The peak of cases during the current Omicron-driven COVID-19 wave has not yet arrived, but cases could drop quickly once it does, the head of the Centers for Disease Control and Prevention said Friday.
“We are still seeing those numbers rising,” Dr. Rochelle Walensky said on NBC’s “Today” show.
According to federal data, the United States recorded 705,264 new cases on Jan. 5.
That was one of the highest totals since the pandemic started, but was lower than the overall peak of 958,269 reported on Jan. 3.
“The way it has peaked in other countries and in South Africa, it has come down rapidly as well, but I don’t believe we’ve seen that peak yet here in the United States,” Walensky said.
But during a telebriefing with reporters later Friday, Walensky acknowledged cases could follow the path seen elsewhere.
Despite high rates of COVID-19 vaccination and some of the harshest rules in the nation, a number of U.S. northeastern states have set case records in recent days, including New York.
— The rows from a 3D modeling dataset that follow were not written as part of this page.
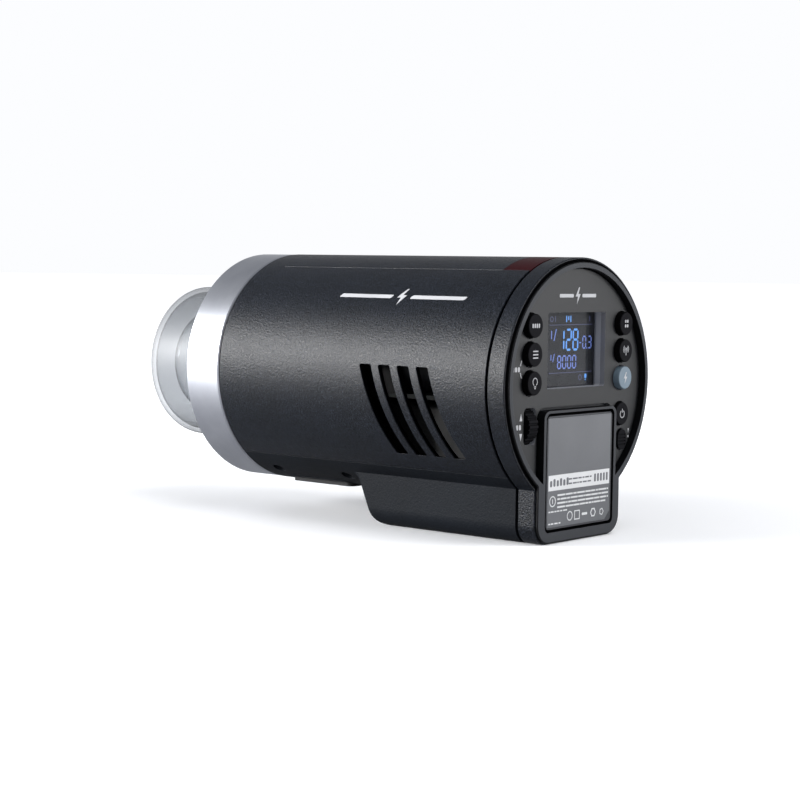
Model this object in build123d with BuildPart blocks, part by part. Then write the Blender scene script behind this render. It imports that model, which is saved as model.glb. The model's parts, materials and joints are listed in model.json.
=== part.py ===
from build123d import *
from math import atan2, cos, pi, radians, sin, sqrt
import os

os.makedirs("parts", exist_ok=True)

# A battery monolight: a barrel with its lamp at the front (-Y), its controls and battery at the rear (+Y)
# and a keel below (-Z) that houses the battery. "Depth" is always counted forward from the rear rim, and
# "height" or "drop" up or down from the barrel's axis. All sizes are in millimetres.

# ---- barrel ----
barrel_radius = 45.0
barrel_length = 138.8  # rear rim to the barrel's front edge
shell_wall = 2.0
split_drop = 32.3  # where the two half shells meet
split_line = 0.3  # width of the visible parting line
split_line_inset = 0.5
slide_gap = 0.1  # between spigots and the bores they slide into

# ---- keel ----
keel_cheek = 4.85  # battery opening to the keel's side
keel_floor = 4.25  # battery opening to the keel's underside
keel_corner = 7.0
keel_toe_gap = 6.2  # battery's front end to the foot of the sloping front
keel_slope_run = 8.5  # how far the front leans forward
keel_neck_radius = 6.0
keel_edge = 1.5
keel_nose_reach = 6.0

# ---- rear bezel and rim ----
bezel_length = 8.3
bezel_setback = 1.1
bezel_edge = 0.25
seam_gap = 1.0
rim_step = 1.65  # barrel's skin to the rim
rim_side_step = 0.7
rim_foot_step = 0.6
rim_corner_step = 0.5
rim_lip = 2.0
rim_edge = 0.3
spigot_length = 5.7
ledge_width = 1.15
ledge_thickness = 1.2

# ---- battery and its bay ----
battery_width = 40.2
battery_height = 40.1
battery_top_drop = 11.0
battery_length = 69.7
battery_setback = 0.3
battery_corner = 1.6
battery_wall = 1.5
battery_frame = 0.6  # visible edge round the label plate
label_thickness = 0.4
label_chamfer = 3.0
slot_gap = 1.05  # round the battery at the rear opening
slot_corner = 2.2
surround_side = 1.3
surround_top = 0.9
surround_corner = 3.0
bay_gap = 0.4
bay_wall = 1.2
cell_radius = 9.0
cell_end_gap = 5.2  # both ends of the cells together
terminal_width = 2.4
terminal_height = 9.0
terminal_depth = 0.5
terminal_pitch = 6.5
terminal_count = 4
guide_height = 6.5
guide_depth = 1.3
guide_wall = 0.8

# ---- control panel ----
panel_recess = 2.6
panel_thickness = 2.0
panel_gap = 0.4  # to the rim's inner wall
panel_surround_gap = 1.0
display_width = 35.6
display_height = 26.9
display_centre_height = 11.85
display_corner = 0.8
well_wall = 1.2
well_depth = 4.8  # panel face down to the display
display_glass_thickness = 0.6
display_module_thickness = 3.4
display_border = 1.0

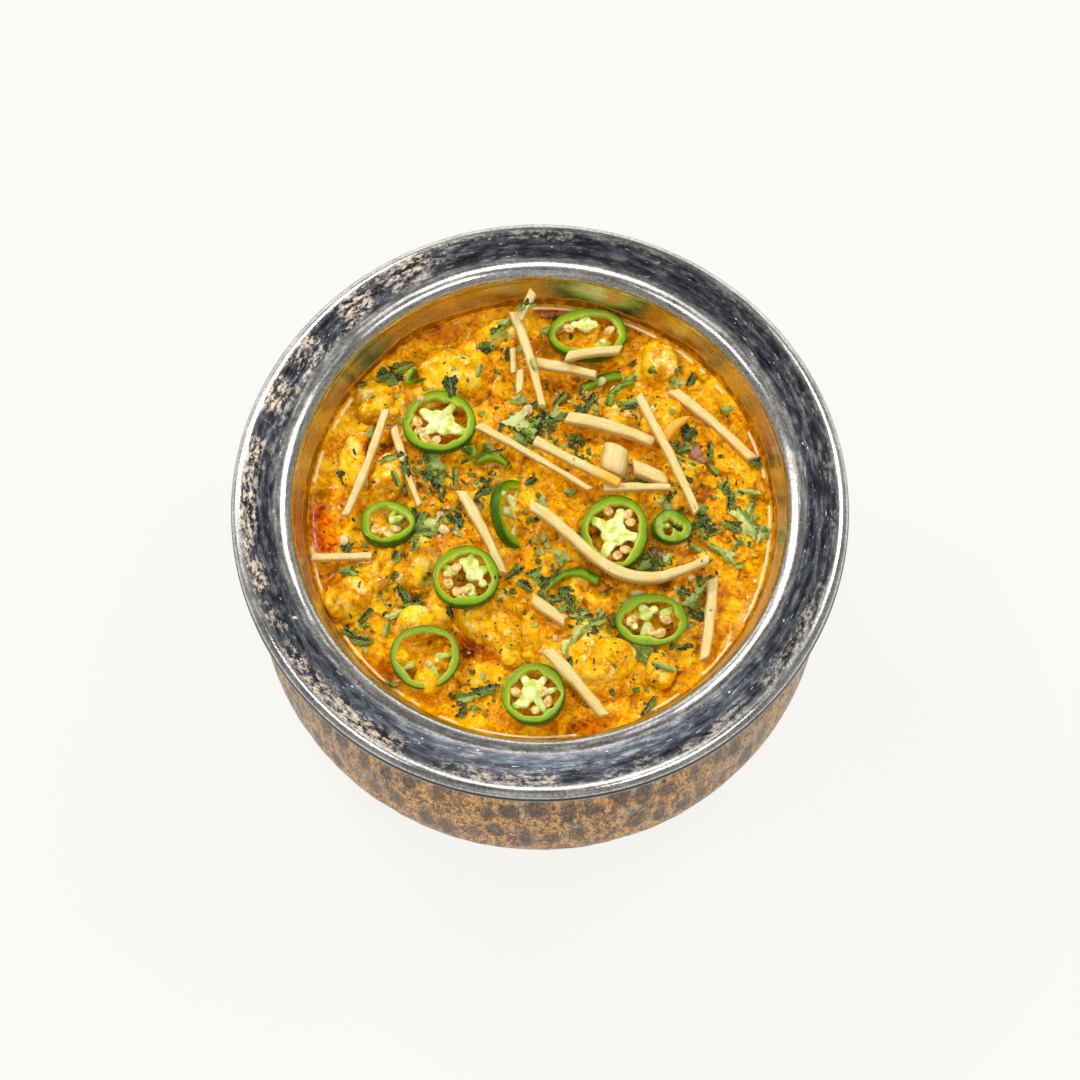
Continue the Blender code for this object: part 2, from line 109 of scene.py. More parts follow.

Early data on Omicron indicates that primary regimens of the Moderna, Pfizer, and Johnson & Johnson vaccines don’t protect against infection after several months, and that while boosters restore some of the lost protection, the effect from boosters wanes quickly.
Still, health officials, including Walensky, have continued to urge people to get vaccinated, largely because the shots’ protection against severe disease appears to hold up relatively well even against Omicron-caused infections.
Hospitalizations with COVID-19 have ticked up during the case spike but many hospitals still have empty beds. Studies and real-world data on Omicron indicate that it is less virulent than Delta, the strain that dominated the United States before being supplanted.
Walensky also said it’s too soon to tell whether people who recover from COVID-19 caused by Omicron have protection against the variant.
“We don’t yet know whether if you had Omicron you are more susceptible or less susceptible to another infection with Omicron. We have indication that if you had Delta you are susceptible to infection with Omicron and that Omicron in the lab may protect you against infection against Delta,” she said. “But we don’t yet have data that demonstrates, at least clinically, that Omicron protects against Omicron. Those data, we are following, we are setting up studies to evaluate that, but we don’t have that information quite yet.”